Shutdown’s impact to companies revenue and profits in two ways; directly and indirectly.
Direct costs are:
- Materials required
- Additional labor required conducting planned tasks
- Crane-, scaffolding-, special tools rentals and other services
- Mobilization and demobilization costs
- Accommodation for external labor and so on
By indirect costs, we don’t mean indirect labor costs like supervision, camp costs but value of the lost production when the plant is on maintenance. Usually indirect costs are way greater than direct costs are and sometimes this cost is overlooked.
Assuming we have a Copper mine with annual capacity of 30 000 tpa without any by-products and the mill is operated 8000 h per year. With Cu price of 8 200 $/t and NSR 5%, annual revenue is 233.7 M$. With 8000 operating hours, hourly revenue loss is 29 212,5 $ when the mill is on maintenance. With said Cu price level, typically EBITDA is around 50 % from revenue and this leads to an hourly EBITDA loss of 14 606 $/h.
Normal year has an 8760 h and typically concentrator design criteria is 8000 h of production time per year. Increasing annual production time by 100 h, we increase the revenue by 2,921 m$. EBITDA increases more since fixed costs remain the same regardless of the operating hours or produced Copper.

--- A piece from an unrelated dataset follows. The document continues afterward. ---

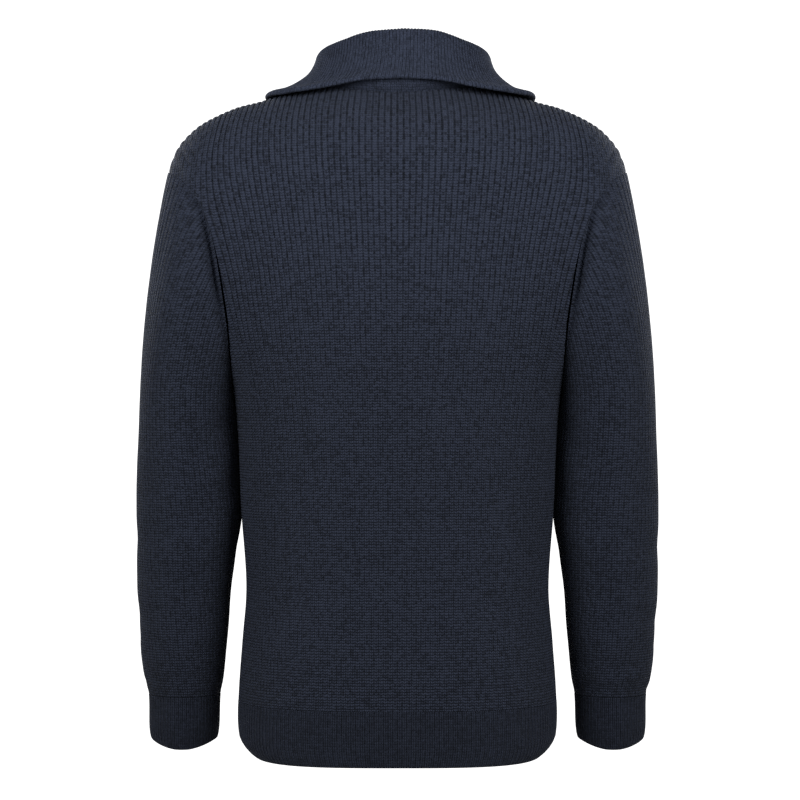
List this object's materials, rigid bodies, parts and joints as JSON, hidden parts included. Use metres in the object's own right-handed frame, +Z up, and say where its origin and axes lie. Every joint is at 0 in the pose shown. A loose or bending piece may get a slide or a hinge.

Maintenance cost for said size plant can be around 10 m$/a. In order to get the same benefits by saving on costs than increasing the annual run hours is a true oxymoron as well as extremely challenging since doing less maintenance usually leads to less run hours.
Assuming that 760 non operating hours, 80 % is planned downtime (608 h), just 10 % reduction in shutdown times leads to a huge pay back time if some investments are required.